A situação fica mais delicada quando olhamos para estúdios que realmente acreditaram nas promessas iniciais da Microsoft. Muitos funcionários da Harmonix demonstraram insatisfação ao ver que a empresa colocou o Kinect de lado. Como o periférico era a base de Fantasia: Music Evolved, eles foram os que mais sentiram o impacto, já que os títulos que exigem a peça para funcionar serão os primeiros a sentir o impacto.
É claro que não serão todas as produtoras que vão se sentir prejudicadas assim. Várias não vão dar a mínima pela falta de suporte ao periférico e outras vão comemorar o ganho de processamento que a Microsoft prometeu, mas é inegável que essa reviravolta pode abalar a confiança existente entre a fabricante e as demais empresas.
Isso sem falar que essa história de melhorar o desempenho do One agora que ele não depende mais do Kinect é tratar o dispositivo como um parasita. É mostrar que ele não é apenas desnecessário, como dizer que ele está limitando o verdadeiro potencial do console.
Isso é sinônimo de fracasso?
Diante disso tudo, não é difícil entender por que a decisão de lançar o Xbox One sem o Kinect é arriscada e, de certo modo, pouco inteligente. É jogar todo o diferencial do console no ralo para tentar se igualar ao PS4. Mais do que isso, é assumir que o sistema concorrente é melhor que o seu e que você quer ser como ele, por mais que você tenha algo único nas mãos.

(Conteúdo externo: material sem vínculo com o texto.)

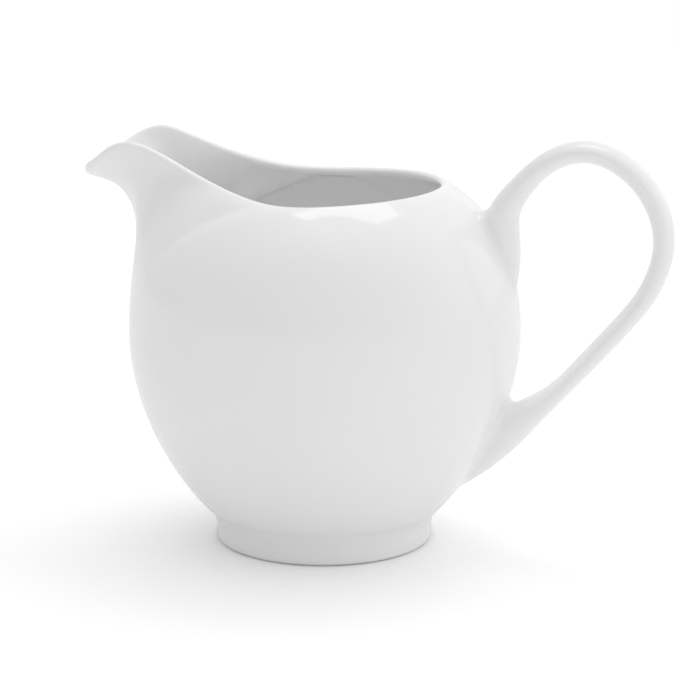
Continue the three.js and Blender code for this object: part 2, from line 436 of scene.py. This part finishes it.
def turn_round(name, outline):
    """Turns a closed outline, (radius, height) pairs in millimetres, round the jug's axis."""
    deselect()
    bpy.ops.mesh.primitive_circle_add(vertices=len(outline), radius=1, location=(0, 0, 0))
    piece = bpy.context.object
    piece.name = name
    piece.data.name = name
    for vertex, (radius, z) in zip(ring_order(piece), outline):
        vertex.co = (AXIS_X + radius * MM, 0, z * MM)
    bpy.ops.object.mode_set(mode="EDIT")
    bpy.ops.mesh.select_all(action="SELECT")
    bpy.ops.mesh.spin(
        steps=RING_STEPS, angle=2 * math.pi, center=(AXIS_X, 0, 0), axis=(0, 0, 1), use_auto_merge=False
    )
    bpy.ops.object.mode_set(mode="OBJECT")
    return piece


def ring_order(piece):
    """The vertices of a round primitive in order round its middle."""
    return sorted(piece.data.vertices, key=lambda v: math.atan2(v.co.y, v.co.x))


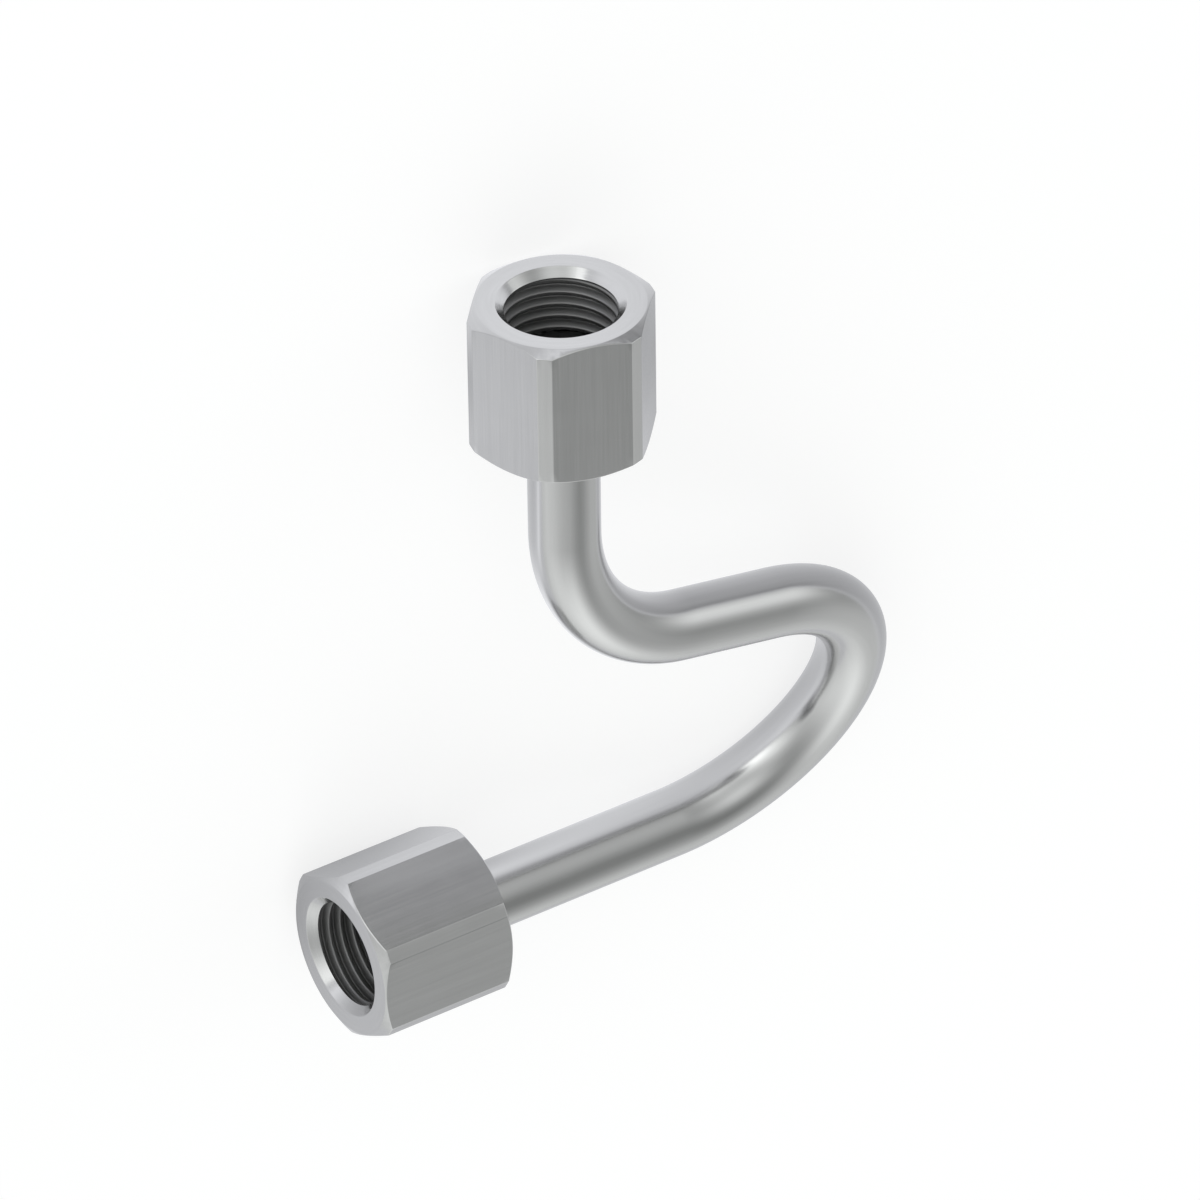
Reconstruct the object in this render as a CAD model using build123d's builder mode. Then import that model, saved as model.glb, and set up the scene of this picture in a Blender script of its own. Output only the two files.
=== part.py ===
from build123d import *
import os
from math import cos, radians, sin, tan

# A short steel pipe bent twice, with a union nut held loose on each end. It lies on its side on three feet:
# both nuts and the outside of the second bend. Millimetres and degrees.

# Tube, and the centre line that it is bent to, from the mouth of the short leg's nut to that of the long leg
tube_diameter = 8.0
tube_wall = 1.5
bend_radius = 20.0
short_leg = 29.7
first_bend_angle = 77.5
middle_run = 13.6
bend_twist_angle = 21.5  # the second bend's plane, turned by this much about the middle run
second_bend_angle = 166.25
long_leg = 44.5

# Sealing head, upset on each end of the tube
nose_depth = 8.4  # from the nut's mouth in to the tip
nose_half_angle = 30.0
nose_tip_diameter = 6.8
head_diameter = 10.6
head_land = 0.5
head_back_angle = 45.0
bore_bevel = 0.4

# Thrust ring behind each head
ring_diameter = 12.0
ring_web = 0.8
ring_bevel = 0.3
ring_fit = 0.1  # radial, to the tube inside it
seat_play = 0.1  # along the axis, from head to ring and from ring to nut

# Union nut for an M14 x 1.5 thread, its six corners cut flat
across_flats = 19.0
across_corners = 21.0  # over the flats that cut the corners
corners_on_nut = 6
nut_length = 17.1
end_circle_diameter = 18.6
end_chamfer_angle = 30.0
thread_minor_diameter = 12.376
thread_length = 7.2
relief_diameter = 14.4  # behind the thread, back to the shoulder that bears on the ring
countersink_diameter = 14.3
countersink_half_angle = 45.0
tube_hole_clearance = 0.2
tube_hole_bevel = 0.5
short_nut_angle = 41.6  # from the first bend's side to a corner, about the axis out of the mouth
long_nut_angle = 20.3  # the same at the long leg, from the second bend's side

chamfer_margin = 1.0  # the cone that cuts a nut's ends runs this far past its corners
settling_rounds = 8  # for the way that is down, found again from each round's lowest points

# Sizes that follow
tube_radius = tube_diameter / 2
tube_bore_radius = tube_radius - tube_wall
head_radius = head_diameter / 2
ring_radius = ring_diameter / 2
ring_bore_radius = tube_radius + ring_fit
relief_radius = relief_diameter / 2
tube_hole_radius = tube_radius + tube_hole_clearance
end_radius = end_circle_diameter / 2
chamfer_slope = tan(radians(end_chamfer_angle))
flat_radius = across_flats / 2
corner_flat_radius = across_corners / 2
corner_step = 360 / corners_on_nut
half_step = radians(corner_step / 2)
corner_flat_half_width = (flat_radius - corner_flat_radius * cos(half_step)) / sin(half_step)
corner_radius = Vector(corner_flat_radius, corner_flat_half_width).length
chamfer_drop = (corner_radius - end_radius) * chamfer_slope
cone_radius = corner_radius + chamfer_margin
cone_drop = (cone_radius - end_radius) * chamfer_slope

# Depths along a leg, from the nut's mouth inwards
land_start = nose_depth + (head_radius - nose_tip_diameter / 2) / tan(radians(nose_half_angle))
land_end = land_start + head_land
tube_start = land_end + (head_radius - tube_radius) / tan(radians(head_back_angle))
ring_front = land_end + seat_play
ring_seat_end = ring_front + (head_radius - ring_bore_radius) / tan(radians(head_back_angle))
ring_back = ring_seat_end + ring_web
nut_shoulder = ring_back + seat_play
thread_start = (countersink_diameter - thread_minor_diameter) / 2 / tan(radians(countersink_half_angle))
thread_end = thread_start + thread_length


def arc_end(start, along, towards, angle):
    """Where an arc of the bend radius ends, which way it then runs, and on which side its centre then is."""
    turn = radians(angle)
    end = start + along * (bend_radius * sin(turn)) + towards * (bend_radius * (1 - cos(turn)))
    return end, along * cos(turn) + towards * sin(turn), towards * cos(turn) - along * sin(turn)


def centre_line(start, along, towards):
    """Stations of the centre line, each a point, a direction and the side that it curves or curved to."""
    mouth = (start, along, towards)
    bend_1 = (start + along * short_leg, along, towards)
    run = arc_end(*bend_1, first_bend_angle)
    across = run[1].cross(run[2])
    twist = radians(bend_twist_angle)
    bend_2 = (run[0] + run[1] * middle_run, run[1], -(run[2] * cos(twist) + across * sin(twist)))
    leg = arc_end(*bend_2, second_bend_angle)
    far_mouth = (leg[0] + leg[1] * long_leg, leg[1], leg[2])
    return mouth, bend_1, run, bend_2, leg, far_mouth


def nut_plane(centre, outward, side, turn):
    """A plane on a nut's mouth, its z out of the mouth and its x through a corner."""
    return Plane(origin=centre, x_dir=side.rotate(Axis((0, 0, 0), outward), turn), z_dir=outward)


def nut_planes(stations):
    """The planes on the mouths of the short leg's nut and of the long leg's."""
    near, *_, far = stations
    return nut_plane(near[0], -near[1], near[2], short_nut_angle), nut_plane(*far, long_nut_angle)


def nut_corners(plane):
    """The corners of a nut's body, where its flats meet the chamfers."""
    corners = []
    for corner in range(corners_on_nut):
        out = plane.x_dir.rotate(Axis((0, 0, 0), plane.z_dir), corner * corner_step)
        sideways = plane.z_dir.cross(out) * corner_flat_half_width
        for depth in (chamfer_drop, nut_length - chamfer_drop):
            middle = plane.origin + out * corner_flat_radius - plane.z_dir * depth
            corners += [middle + sideways, middle - sideways]
    return corners


def bend_skin(bend_start, angle, way):
    """Points on the side of a bend that faces this way, one for each degree."""
    points = []
    for degree in range(int(angle)):
        point, along, _ = arc_end(*bend_start, degree)
        points.append(point + (way - along * way.dot(along)).normalized() * tube_radius)
    return points


def furthest(points, way):
    return max(points, key=lambda point: point.dot(way))


def lie_down(stations):
    """The way that is down once the assembly rests on both nuts and the second bend."""
    bend_2 = stations[3]
    down = bend_2[2].cross(bend_2[1])
    for _ in range(settling_rounds):
        near, far = [furthest(nut_corners(plane), down) for plane in nut_planes(stations)]
        outside = furthest(bend_skin(bend_2, second_bend_angle, down), down)
        down = (outside - near).cross(far - near).normalized()
    return down


def reach(stations, way):
    """How far the assembly reaches this way from the origin."""
    points = bend_skin(stations[1], first_bend_angle, way) + bend_skin(stations[3], second_bend_angle, way)
    for plane in nut_planes(stations):
        points += nut_corners(plane)
    return furthest(points, way).dot(way)


# The centre line is laid out standing on end, then turned to lie: z up, x the way that the long leg's mouth faces
drawn = centre_line(Vector(0, 0, 0), Vector(0, 0, -1), Vector(1, 0, 0))
z_lying = -lie_down(drawn)
long_leg_faces = drawn[-1][1]
x_lying = (long_leg_faces - z_lying * long_leg_faces.dot(z_lying)).normalized()
y_lying = z_lying.cross(x_lying)
start_ways = [Vector(way.dot(x_lying), way.dot(y_lying), way.dot(z_lying)) for way in drawn[0][1:]]

# Its origin goes to the surface that it lies on, under the middle of its box
turned = centre_line(Vector(0, 0, 0), *start_ways)
x_way, y_way, z_way = Vector(1, 0, 0), Vector(0, 1, 0), Vector(0, 0, 1)
x_middle, y_middle = [(reach(turned, way) - reach(turned, -way)) / 2 for way in (x_way, y_way)]
lying = centre_line(Vector(-x_middle, -y_middle, reach(turned, -z_way)), *start_ways)
mouth, bend_1, run, bend_2, leg, far_mouth = lying
mouths = dict(zip(("short_leg", "long_leg"), nut_planes(lying)))


def section(plane):
    """The half plane through a nut's axis: x is the radius, y the height out of the mouth."""
    return Plane(origin=plane.origin, x_dir=plane.x_dir, z_dir=-plane.y_dir)


def axis_of(plane):
    return Axis(plane.origin, plane.z_dir)


# Bent tube with a sealing head on each end
with BuildPart() as bent_tube:
    with BuildLine() as centre:
        Line(mouth[0] + mouth[1] * tube_start, bend_1[0])
        TangentArc(bend_1[0], run[0], tangent=bend_1[1])
        Line(run[0], bend_2[0])
        TangentArc(bend_2[0], leg[0], tangent=bend_2[1])
        Line(leg[0], far_mouth[0] - far_mouth[1] * tube_start)
    with BuildSketch(Plane(origin=mouth[0] + mouth[1] * tube_start, x_dir=mouth[2], z_dir=mouth[1])):
        Circle(tube_radius)
        Circle(tube_bore_radius, mode=Mode.SUBTRACT)
    sweep(path=centre.wires()[0])
    for plane in mouths.values():
        with BuildSketch(section(plane)):
            with BuildLine():
                Polyline(
                    (tube_bore_radius + bore_bevel, -nose_depth),
                    (nose_tip_diameter / 2, -nose_depth),
                    (head_radius, -land_start),
                    (head_radius, -land_end),
                    (tube_radius, -tube_start),
                    (tube_bore_radius, -tube_start),
                    (tube_bore_radius, -nose_depth - bore_bevel),
                    close=True,
                )
            make_face()
        revolve(axis=axis_of(plane))
bent_tube.part.label = "bent_tube"

# Thrust rings and union nuts, alike on both legs
rings = {}
nuts = {}
for leg_name, plane in mouths.items():
    with BuildPart() as thrust_ring:
        with BuildSketch(section(plane)):
            with BuildLine():
                Polyline(
                    (head_radius, -ring_front),
                    (ring_radius - ring_bevel, -ring_front),
                    (ring_radius, -ring_front - ring_bevel),
                    (ring_radius, -ring_back + ring_bevel),
                    (ring_radius - ring_bevel, -ring_back),
                    (ring_bore_radius, -ring_back),
                    (ring_bore_radius, -ring_seat_end),
                    close=True,
                )
            make_face()
        revolve(axis=axis_of(plane))
    thrust_ring.part.label = leg_name + "_ring"
    rings[leg_name] = thrust_ring.part

    with BuildPart() as union_nut:
        with BuildSketch(plane):
            RegularPolygon(flat_radius, corners_on_nut, major_radius=False)
            RegularPolygon(
                corner_flat_radius,
                corners_on_nut,
                major_radius=False,
                rotation=corner_step / 2,
                mode=Mode.INTERSECT,
            )
        extrude(amount=-nut_length)
        with BuildSketch(section(plane)):
            with BuildLine():
                Polyline(
                    (0, 0),
                    (end_radius, 0),
                    (cone_radius, -cone_drop),
                    (cone_radius, -nut_length + cone_drop),
                    (end_radius, -nut_length),
                    (0, -nut_length),
                    close=True,
                )
            make_face()
        revolve(axis=axis_of(plane), mode=Mode.INTERSECT)
        with BuildSketch(section(plane)):
            with BuildLine():
                Polyline(
                    (0, 0),
                    (countersink_diameter / 2, 0),
                    (thread_minor_diameter / 2, -thread_start),
                    (thread_minor_diameter / 2, -thread_end),
                    (relief_radius, -thread_end),
                    (relief_radius, -nut_shoulder),
                    (tube_hole_radius, -nut_shoulder),
                    (tube_hole_radius, -nut_length + tube_hole_bevel),
                    (tube_hole_radius + tube_hole_bevel, -nut_length),
                    (0, -nut_length),
                    close=True,
                )
            make_face()
        revolve(axis=axis_of(plane), mode=Mode.SUBTRACT)
    union_nut.part.label = leg_name + "_nut"
    nuts[leg_name] = union_nut.part

os.makedirs("parts", exist_ok=True)
export_step(bent_tube.part, "parts/bent_tube.step")
for leg_name in mouths:
    export_step(rings[leg_name], f"parts/{leg_name}_ring.step")
    export_step(nuts[leg_name], f"parts/{leg_name}_nut.step")
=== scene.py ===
# %% [markdown]
# # Bent tube assembly
# A short steel pipe for a compression fitting: an 8 mm tube bent twice, a conical sealing head pressed on
# each end, and a union nut held loose behind each head. It was modelled in CAD, which settles every size
# and place. This notebook dresses that model: it gives the pieces rounded edges, a real thread and steel
# that looks like steel, and photographs the whole on a pale table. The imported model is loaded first, and
# its box is kept and printed.

from math import cos, pi, radians, sin, tan

import bmesh
import bpy
from mathutils import Matrix, Vector


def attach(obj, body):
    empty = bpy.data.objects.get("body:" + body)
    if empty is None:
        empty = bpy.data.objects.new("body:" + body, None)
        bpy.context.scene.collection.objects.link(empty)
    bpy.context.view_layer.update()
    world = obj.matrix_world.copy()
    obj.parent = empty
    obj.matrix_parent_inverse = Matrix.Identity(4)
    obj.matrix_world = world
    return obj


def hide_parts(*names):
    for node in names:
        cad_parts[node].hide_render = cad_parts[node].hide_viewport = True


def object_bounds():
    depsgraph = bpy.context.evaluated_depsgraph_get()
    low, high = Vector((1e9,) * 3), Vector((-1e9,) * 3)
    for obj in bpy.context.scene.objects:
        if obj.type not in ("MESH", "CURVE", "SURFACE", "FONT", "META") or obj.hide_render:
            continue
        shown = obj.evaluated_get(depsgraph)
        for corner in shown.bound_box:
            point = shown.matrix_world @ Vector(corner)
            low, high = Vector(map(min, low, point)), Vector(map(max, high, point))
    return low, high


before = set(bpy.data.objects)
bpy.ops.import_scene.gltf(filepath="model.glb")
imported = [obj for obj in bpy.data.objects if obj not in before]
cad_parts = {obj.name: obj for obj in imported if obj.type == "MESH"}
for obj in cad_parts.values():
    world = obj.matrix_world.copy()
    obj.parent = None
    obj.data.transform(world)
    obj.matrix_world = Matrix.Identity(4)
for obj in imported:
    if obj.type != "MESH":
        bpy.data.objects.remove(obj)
cad_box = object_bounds()
cad_sides = Vector(cad_box[1]) - Vector(cad_box[0])
print("box of the CAD model, mm:", [round(side * 1000, 2) for side in cad_sides])

# %% [markdown]
# ## The line that the tube is bent to
# Blender works in metres, and a pipe like this is drawn in millimetres, so every size is written as a
# number of millimetres times MM. The sizes are the values that the CAD model was made from. A tube bender
# works from a short list: feed, bend, turn the tube in its jaws, bend again. The centre line is built from
# the same list, starting at the mouth of the short leg's nut. An arc is described by the point where it
# starts, the way it runs there and the side on which its centre lies.

# %% Stations of the centre line
MM = 0.001

BEND_RADIUS = 20.0 * MM
SHORT_LEG = 29.7 * MM
FIRST_BEND = 77.5
MIDDLE_RUN = 13.6 * MM
BEND_TWIST = 21.5
SECOND_BEND = 166.25
LONG_LEG = 44.5 * MM
SHORT_MOUTH = Vector((13.155798, -50.010153, 9.487815)) * MM
INTO_SHORT_LEG = Vector((-0.024584, 0.98347, 0.179397))
FIRST_BEND_SIDE = Vector((-0.968128, 0.02132, -0.249545))


def along_arc(start, along, side, angle):
    """The point, direction and side after this many degrees of bend."""
    turn = radians(angle)
    point = start + BEND_RADIUS * (sin(turn) * along + (1 - cos(turn)) * side)
    return point, cos(turn) * along + sin(turn) * side, cos(turn) * side - sin(turn) * along


bend_1 = (SHORT_MOUTH + SHORT_LEG * INTO_SHORT_LEG, INTO_SHORT_LEG, FIRST_BEND_SIDE)
run_point, run_way, run_side = along_arc(*bend_1, FIRST_BEND)
twist = radians(BEND_TWIST)
second_bend_side = -(cos(twist) * run_side + sin(twist) * run_way.cross(run_side))
bend_2 = (run_point + MIDDLE_RUN * run_way, run_way, second_bend_side)
leg_point, leg_way, _ = along_arc(*bend_2, SECOND_BEND)
LONG_MOUTH = leg_point + LONG_LEG * leg_way
print("mouth of the long leg's nut, mm:", [round(value / MM, 2) for value in LONG_MOUTH])

# %% [markdown]
# ## Outlines with soft corners
# Nothing made on a lathe has a perfectly sharp edge: each one is broken by a tenth of a millimetre or so,
# and that narrow round is what catches the light. Every turned shape here starts as an outline of straight
# lines, and one helper rounds its corners and divides its lines. Plain numbers do this better than a Bevel
# modifier here, because each round keeps its own size and always has the same number of points.

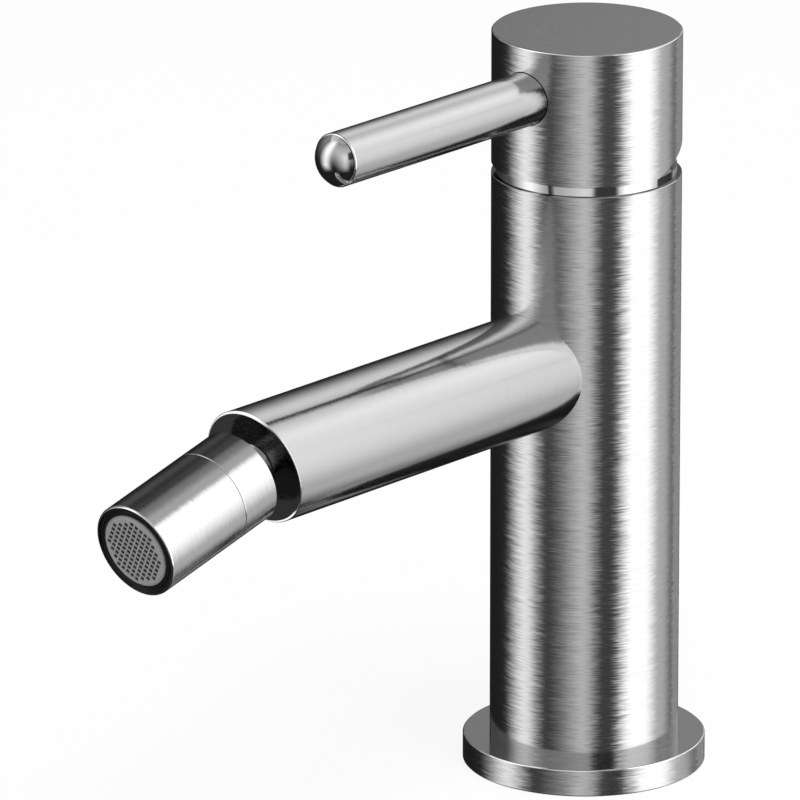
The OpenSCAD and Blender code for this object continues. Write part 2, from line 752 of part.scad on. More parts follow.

E isso quer dizer que o One vai fracassar? Muito pelo contrário. É bem provável que o console venda horrores agora que ele está mais barato, principalmente logo após seu lançamento. O anúncio vai ser ótimo para as vendas, que parecem ser a maior preocupação da Microsoft. Nesse sentido, ela fez mandou muito bem.
O problema é que o preço para isso, ela optou por abrir mão de toda a inovação e do potencial que o Kinect tinha a oferecer para esta geração. Uma pena.